+++ Data segment

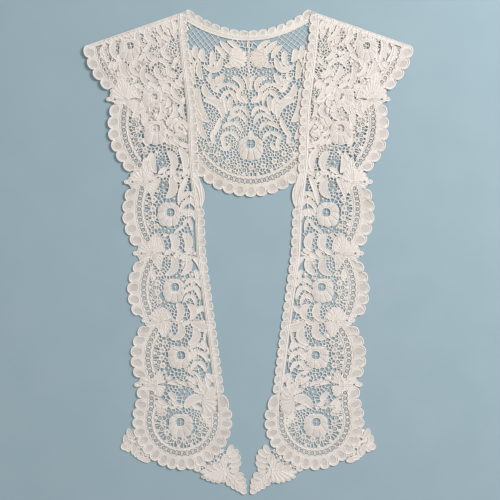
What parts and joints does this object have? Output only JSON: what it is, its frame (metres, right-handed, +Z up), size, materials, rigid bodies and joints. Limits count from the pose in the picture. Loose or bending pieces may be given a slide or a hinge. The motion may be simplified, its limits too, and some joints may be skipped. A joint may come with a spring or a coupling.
{
  "type": "lace collar",
  "caption": "Long bertha-style lace collar laid flat, with a rounded back bib, two scalloped front panels folded over at the shoulders, and leaf sprays at the points.",
  "frame": {"origin": "centre of the laid collar's bounding box, on the surface it rests on", "axes": "+X to the right as seen from above with the neck away from the viewer, +Y toward the neck, +Z up from the surface"},
  "size_m": [0.4936, 0.725, 0.0032],
  "materials": {
    "lace_thread": "matte ivory cotton needle lace",
    "shaded_thread": "matte ivory cotton lace, creamier with age",
    "edging_thread": "matte pale ivory cotton, fine gauze scallops between corded rims"
  },
  "bodies": {
    "root": {"back_panel": "shaded_thread", "neck_edging": "edging_thread", "front_left": "lace_thread", "front_right": "lace_thread", "inner_edging_left": "edging_thread", "inner_edging_right": "edging_thread", "point_spray_left": "lace_thread", "point_spray_right": "lace_thread", "corner_sprig_left": "lace_thread", "corner_sprig_right": "lace_thread"}
  },
  "joints": []
}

++++++

**Task to complete**
Word for word, write out the data.

**Task answer**
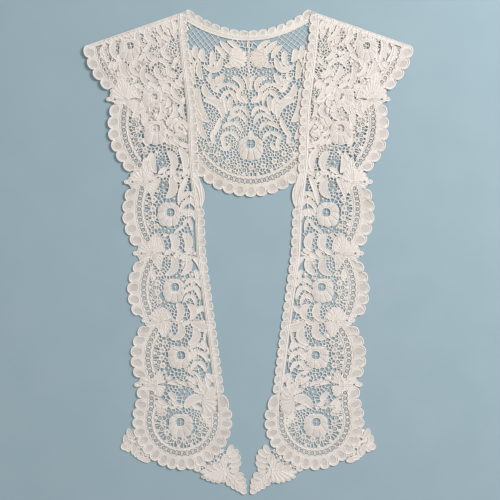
What parts and joints does this object have? Output only JSON: what it is, its frame (metres, right-handed, +Z up), size, materials, rigid bodies and joints. Limits count from the pose in the picture. Loose or bending pieces may be given a slide or a hinge. The motion may be simplified, its limits too, and some joints may be skipped. A joint may come with a spring or a coupling.
{
  "type": "lace collar",
  "caption": "Long bertha-style lace collar laid flat, with a rounded back bib, two scalloped front panels folded over at the shoulders, and leaf sprays at the points.",
  "frame": {"origin": "centre of the laid collar's bounding box, on the surface it rests on", "axes": "+X to the right as seen from above with the neck away from the viewer, +Y toward the neck, +Z up from the surface"},
  "size_m": [0.4936, 0.725, 0.0032],
  "materials": {
    "lace_thread": "matte ivory cotton needle lace",
    "shaded_thread": "matte ivory cotton lace, creamier with age",
    "edging_thread": "matte pale ivory cotton, fine gauze scallops between corded rims"
  },
  "bodies": {
    "root": {"back_panel": "shaded_thread", "neck_edging": "edging_thread", "front_left": "lace_thread", "front_right": "lace_thread", "inner_edging_left": "edging_thread", "inner_edging_right": "edging_thread", "point_spray_left": "lace_thread", "point_spray_right": "lace_thread", "corner_sprig_left": "lace_thread", "corner_sprig_right": "lace_thread"}
  },
  "joints": []
}